Photo courtesy of Christine Laskowski.
This sign has recently been uncovered.  Go to the Time Travellers website to see where.

Sunday 13 December 2015

First Flemington and Kensington Borough Chambers and library


Councillors for the new Borough of Flemington and Kensington met on 10 May 1882. John Rigby, licensee of the Newmarket Hotel, offered the use of his 'second house' as temporary municipal chambers. The Council appears in the Sands and McDougall directories in the above location on Racecourse Road, from 1882-1884, two doors removed from the Newmarket Hotel with a saddler in between.   The Council remained there until removing to the New Hall further south Racecourse Road past the Doutta Galla Hotel.  See Early Libraries in Essendon and Flemington, Part 3 for more and update of the Flemington and Kensington Free Library and Mechanics' Institute.


The Flemington Institute


This new publication, These Walls Speak Volumes:  a history of Mechanics' Institutes in Victoria, by Pam Baragwanath and Ken James is a comprehensive inventory of Institutes throughout Victoria.  It was a monumental undertaking and is the culmination of many years' work.  I was interested to compare my findings with theirs on the local Mechanics' Institutes, and I found that they had identified an early Institute which I had failed to locate, but of which I had some hints. This was the Flemington Institute, which initially met in the first Flemington National School at the southern end of Mt Alexander Rd, though the location of the library is less clear.  Once I had the time frame spelt out in These Walls Speak Volumes, references to the Flemington Institute were readily located in Trove.  I have now been able to prepare an update for my article on the Early Libraries of Essendon and Flemington. Follow the link for the new section - scroll down a little to find it.  This earlier library predated the next attempt by twenty years.

Friday 4 December 2015

St Brendan's Catholic Primary School, Flemington, 1924

St Brendan's Catholic Primary School Flemington.  Grade 3, 1924.  Courtesy of the State Library of Victoria Collection. You can see a list of school photos on the Time Travellers website here.  If you can identify anyone in the photo, please let me know. 

Saturday 28 November 2015

Burke & Wills photos from the National Library

E.W. Searle collection of photographs, National Library of Australia, http://nla.gov.au/nla.pic-vn4654382.

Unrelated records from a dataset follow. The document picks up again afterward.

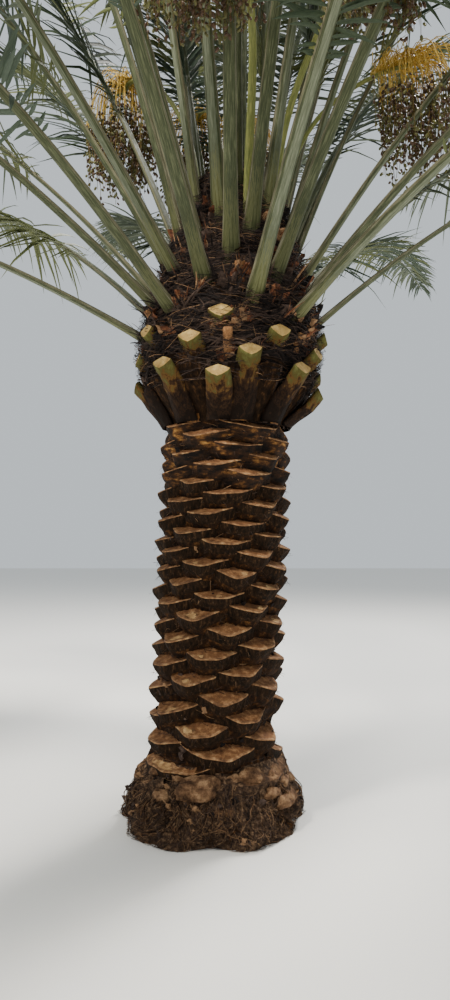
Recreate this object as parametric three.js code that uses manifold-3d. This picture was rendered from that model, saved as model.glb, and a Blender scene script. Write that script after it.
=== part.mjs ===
// A date palm: a leaning trunk clad in cut leaf bases, a flared head of fibre and cut stalks,
// a crown of arching feather fronds, and fruit bunches hanging between them.
// Millimetres, +Z up. The origin is the middle of the flat cut at ground level, and the front of
// the tree faces -Y. Every leaf the palm ever grew sits on one spiral: leaf 0 is the oldest cut
// base at the foot, then come the cut stalks of the head, and the last leaf is the newest spear.
import * as THREE from "three";
import { mergeVertices } from "three/addons/utils/BufferGeometryUtils.js";
import Module from "manifold-3d";

const wasm = await Module();
wasm.setup();
const { Vector3 } = THREE;
const radians = THREE.MathUtils.degToRad;
const mix = THREE.MathUtils.lerp;

// The spiral of leaves
const LEAF_TURN = 137.35; // degrees from one leaf to the next, anticlockwise going up
const FIRST_AZIMUTH = 186.5; // degrees from +X, of leaf 0
const HEAD_TWIST = 5; // degrees that the spiral falls behind across the cut stalks
const TRUNK_LEAVES = 127; // cut close to the stem
const STALK_LEAVES = 25; // cut a hand's length out, round the head
const FRONDS = 42;
const FIRST_STALK = TRUNK_LEAVES;
const FIRST_FROND = TRUNK_LEAVES + STALK_LEAVES;

// The trunk
const TRUNK_TOP = 2000; // where the head's flare begins
const LEAN = 2.2; // degrees towards +X
const FIRST_RIM = 237; // height of the lowest leaf base's rim
const LEAF_RISE = 10.9; // from one leaf to the next on the upper trunk
const FOOT_STRETCH = 359; // how much further the oldest leaves stand apart in all
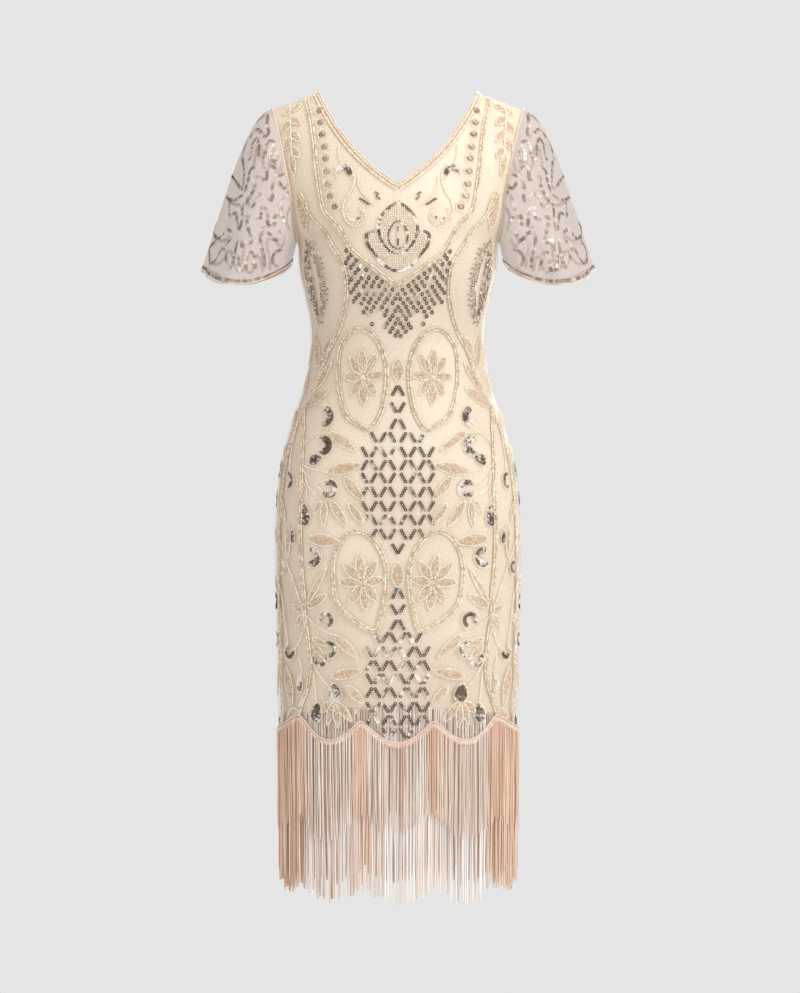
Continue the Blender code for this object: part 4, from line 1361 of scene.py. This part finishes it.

David Phoenix of the Burke & Wills Web told me about two other images of the Burke and Wills tree at the National Library of Australia which had been misidentified as being at Royal Park.  I have been in touch with the NLA to suggest they review the description of the two photos.  


The photos are interesting because they show the gas lamp standards in Mt Alexander Rd.  By April 1883 the gas lamps had got as far as Taylor st. The tree was further along Mt Alexander Rd, just past Albert St.  The two images of the tree can be see at the Time Travellers website.

Thursday 26 November 2015

Early Libraries in Essendon and Flemington

A bookplate from the Essendon Public Library which was formed in 1884.  Courtesy of the Moonee Valley Library Service.
What was the very first library in Essendon?  There were many personal libraries in the great homes in the district - George Newsom's personal collection was burnt in a fire in 1849, but few probably  merited the privilege of borrowing from it.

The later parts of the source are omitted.